Murkowski ran a write-in campaign after losing the primary to Miller. The unofficial tally, following a weeklong hand count observed by the Murkowski and Miller camps, showed her ahead by 10,328 votes, or 2,169 when excluding votes challenged by Miller. The state argues the math isn't in Miller's favor regardless of what the judge decides.
But Miller has raised concerns about voting irregularities that he says put enough ballots into question to possibly sway the election. His claims include similar-looking signatures on ballots, precincts where voters were allowed to cast regular ballots without providing identification and newly raised allegations about felon sex offenders being allowed to vote.
While the similar-appearing signatures could be due to voters requesting and receiving legally acceptable help in casting ballots, Miller's attorney, Michael Morley, told Carey the concerns are credible and substantial enough that a reasonable person would find them "disturbing."
Any decision is expected to be appealed to the state Supreme Court.
Miller, who attended Wednesday's hearing, has not conceded.
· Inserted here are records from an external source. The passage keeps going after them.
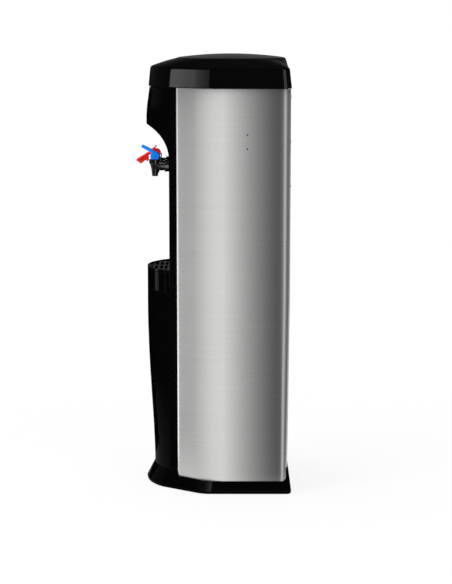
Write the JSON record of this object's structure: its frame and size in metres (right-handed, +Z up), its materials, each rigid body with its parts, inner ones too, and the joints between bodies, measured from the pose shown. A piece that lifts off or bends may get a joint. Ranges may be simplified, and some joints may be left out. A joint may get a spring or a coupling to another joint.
{
  "type": "point-of-use water cooler",
  "caption": "Free-standing mains-fed water cooler with brushed steel sides, a gloss black front, hot and cold lever taps, a drip tray and a lift-off lid.",
  "frame": {"origin": "centre of the base's footprint, on the floor", "axes": "+Z up, -Y towards the user, +X to the right when facing the taps"},
  "size_m": [0.312, 0.354, 0.985],
  "materials": {
    "gloss_black": "gloss",
    "brushed_steel": "brushed",
    "sheet_steel": "satin",
    "black_plastic": "satin",
    "tap_black": "gloss",
    "blue_plastic": "gloss",
    "red_plastic": "gloss",
    "trigger_red": "gloss",
    "white_plastic": "gloss",
    "lens_clear": "gloss",
    "seal_rubber": "matte",
    "grey_rubber": "matte",
    "tank_steel": "satin",
    "foam": "matte",
    "copper": "satin",
    "compressor_black": "satin",
    "condenser_black": "satin",
    "blue_tube": "satin",
    "plated_brass": "satin",
    "zinc": "satin",
    "spring_steel": "polished",
    "filter_white": "satin"
  },
  "bodies": {
    "cabinet": {"base_plinth": "gloss_black", "rubber_feet": "grey_rubber", "base_pan": "sheet_steel", "side_panel_left": "brushed_steel", "side_panel_right": "brushed_steel", "front_upper_panel": "gloss_black", "indicator_lenses": "lens_clear", "front_lower_panel": "gloss_black", "top_frame": "sheet_steel", "tank_shelf": "sheet_steel", "back_panel": "sheet_steel", "cold_tap_body": "tap_black", "hot_tap_body": "tap_black", "tap_bonnets": "tap_black", "tap_pins": "spring_steel", "tap_gaskets": "seal_rubber", "tap_nuts": "black_plastic", "cold_tank": "tank_steel", "cold_tank_lid": "white_plastic", "tank_baffle": "white_plastic", "float_valve": "white_plastic", "insulation_lower": "foam", "insulation_upper": "foam", "evaporator_coil": "copper", "hot_tank": "tank_steel", "hot_tank_jacket": "foam", "heater_band": "zinc", "hot_tank_bracket": "zinc", "compressor": "compressor_black", "compressor_grommets": "grey_rubber", "relay_cover": "black_plastic", "condenser_tube": "condenser_black", "condenser_wires": "condenser_black", "refrigerant_pipes": "copper", "filter_manifold": "white_plastic", "water_tubes": "blue_tube", "inlet_fitting": "plated_brass", "rear_controls": "black_plastic", "power_inlet": "black_plastic", "screws": "zinc"},
    "lid": {"lid": "gloss_black", "lid_cap": "gloss_black"},
    "tray": {"drip_tray": "gloss_black"},
    "grille": {"drip_grille": "gloss_black"},
    "cold_lever": {"cold_tap_lever": "blue_plastic"},
    "hot_lever": {"hot_tap_lever": "red_plastic"},
    "trigger": {"hot_tap_trigger": "trigger_red"},
    "catch": {"hot_tap_catch": "red_plastic"},
    "cold_valve": {"cold_tap_plunger": "white_plastic", "cold_tap_seal": "seal_rubber", "cold_tap_spring": "spring_steel"},
    "hot_valve": {"hot_tap_plunger": "white_plastic", "hot_tap_seal": "seal_rubber", "hot_tap_spring": "spring_steel"},
    "float": {"float_arm": "white_plastic"},
    "front_filter": {"filter_cartridge_front": "filter_white"},
    "rear_filter": {"filter_cartridge_rear": "filter_white"},
    "hot_switch": {"rocker_hot": "red_plastic"},
    "cold_switch": {"rocker_cold": "blue_plastic"},
    "thermostat": {"thermostat_knob": "black_plastic"}
  },
  "joints": [
    {"name": "lid_lift", "type": "slide", "parent": "cabinet", "child": "lid", "axis": [0, 0, 1], "range_m": [0, 0.12]},
    {"name": "tray_pull", "type": "slide", "parent": "cabinet", "child": "tray", "axis": [0, -1, 0], "range_m": [0, 0.12]},
    {"name": "grille_lift", "type": "slide", "parent": "tray", "child": "grille", "axis": [0, 0, 1], "range_m": [0, 0.05]},
    {"name": "cold_lever_press", "type": "hinge", "parent": "cabinet", "child": "cold_lever", "pos_m": [0.04, -0.142, 0.7572], "axis": [1, 0, 0], "range_deg": [0, 20], "stiffness_Nm_per_rad": 0.25, "springref_deg": -5.73},
    {"name": "hot_lever_press", "type": "hinge", "parent": "cabinet", "child": "hot_lever", "pos_m": [-0.04, -0.142, 0.7572], "axis": [1, 0, 0], "range_deg": [0, 12], "stiffness_Nm_per_rad": 0.25, "springref_deg": -5.73},
    {"name": "cold_valve_lift", "type": "slide", "parent": "cabinet", "child": "cold_valve", "axis": [0, 0, 1], "range_m": [0, 0.0021], "deforming": ["cold_tap_spring"]},
    {"name": "hot_valve_lift", "type": "slide", "parent": "cabinet", "child": "hot_valve", "axis": [0, 0, 1], "range_m": [0, 0.00126], "deforming": ["hot_tap_spring"]},
    {"name": "trigger_squeeze", "type": "hinge", "parent": "hot_lever", "child": "trigger", "pos_m": [-0.04, -0.16209, 0.74699], "axis": [-1, 0, 0], "range_deg": [0, 4], "stiffness_Nm_per_rad": 0.05, "springref_deg": -5.73},
    {"name": "catch_tip", "type": "hinge", "parent": "hot_lever", "child": "catch", "pos_m": [-0.04, -0.1468, 0.7684], "axis": [-1, 0, 0], "range_deg": [0, 25], "stiffness_Nm_per_rad": 0.02, "springref_deg": -11.46},
    {"name": "float_swing", "type": "hinge", "parent": "cabinet", "child": "float", "pos_m": [0, 0.085, 0.872], "axis": [1, 0, 0], "range_deg": [-12, 0]},
    {"name": "front_filter_twist", "type": "hinge", "parent": "cabinet", "child": "front_filter", "pos_m": [0.085, -0.035, 0.43], "axis": [0, 0, 1], "range_deg": [0, 90]},
    {"name": "rear_filter_twist", "type": "hinge", "parent": "cabinet", "child": "rear_filter", "pos_m": [0.085, 0.045, 0.43], "axis": [0, 0, 1], "range_deg": [0, 90]},
    {"name": "hot_switch_rock", "type": "hinge", "parent": "cabinet", "child": "hot_switch", "pos_m": [-0.118, 0.155, 0.868], "axis": [1, 0, 0], "range_deg": [0, 20]},
    {"name": "cold_switch_rock", "type": "hinge", "parent": "cabinet", "child": "cold_switch", "pos_m": [-0.118, 0.155, 0.838], "axis": [1, 0, 0], "range_deg": [0, 20]},
    {"name": "thermostat_turn", "type": "hinge", "parent": "cabinet", "child": "thermostat", "pos_m": [-0.08, 0.155, 0.853], "axis": [0, 1, 0], "range_deg": [0, 270]}
  ],
  "couplings": [
    {"joint": "cold_lever_press", "follows": "cold_valve_lift", "rad_per_m": 166.1},
    {"joint": "hot_lever_press", "follows": "hot_valve_lift", "rad_per_m": 166.1}
  ]
}
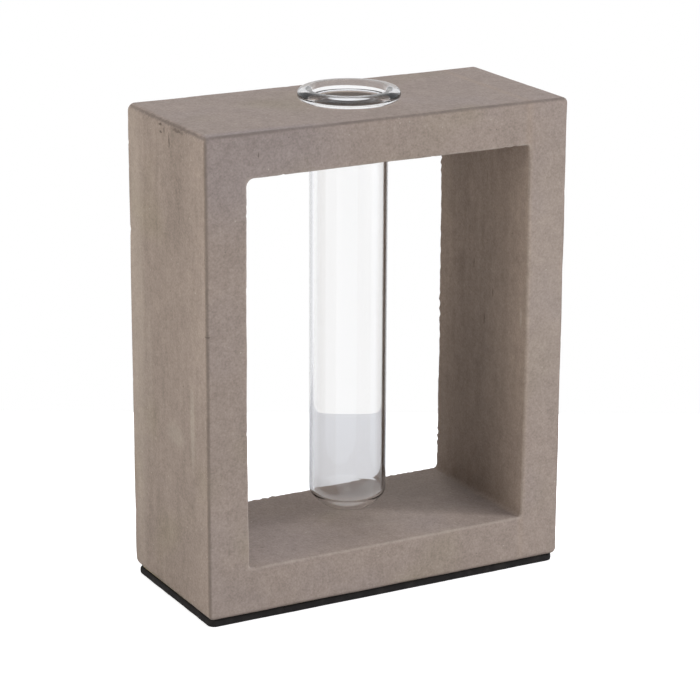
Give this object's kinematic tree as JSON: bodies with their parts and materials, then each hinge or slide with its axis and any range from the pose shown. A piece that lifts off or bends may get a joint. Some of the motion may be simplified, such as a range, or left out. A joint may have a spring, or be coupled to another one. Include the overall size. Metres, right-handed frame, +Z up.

He has maintained his challenge is less about win-or-lose for him than it is about principle, ensuring the law is upheld and Alaskans got a fair election.
The state believes that happened.
Assistant Attorney General Joanne Grace told Carey the case "is really a poster child for why the Legislature requires extremely high standards for post-election lawsuits. Mr. Miller is throwing in everything imaginable to claim that the election was not fair and that it's not final."
She said Miller has not met the burden for showing that there was any voting fraud or corruption. She also disputed his claim that the state failed to promulgate rules for administering the write-in count, saying special rulemaking wasn't necessary given the write-in review called for a "commonsense interpretation" of the law.
Miller wants the state held strictly to the law that calls for write-in ballots to have the oval filled in and the last name of the candidate or the name as it appears on the declaration of candidacy written in. The state, relying on case law, used discretion in determining voter intent, allowing for misspellings to be counted toward Murkowski's tally.
Murkowski attorney Tim McKeever argued that the ballot doesn't need a perfect spelling, just to seem to have Murkowski's name written in. He said that shows it was their intent to vote for her.
Morley said the law lacked mention of voter intent.
The state had asked Carey to rule by Thursday, to allow time for any appeals and to return to the federal court that had put a stay on certification pending resolution of the issues raised by Miller. Carey said he'd try to meet that but that it may be Friday before he rules.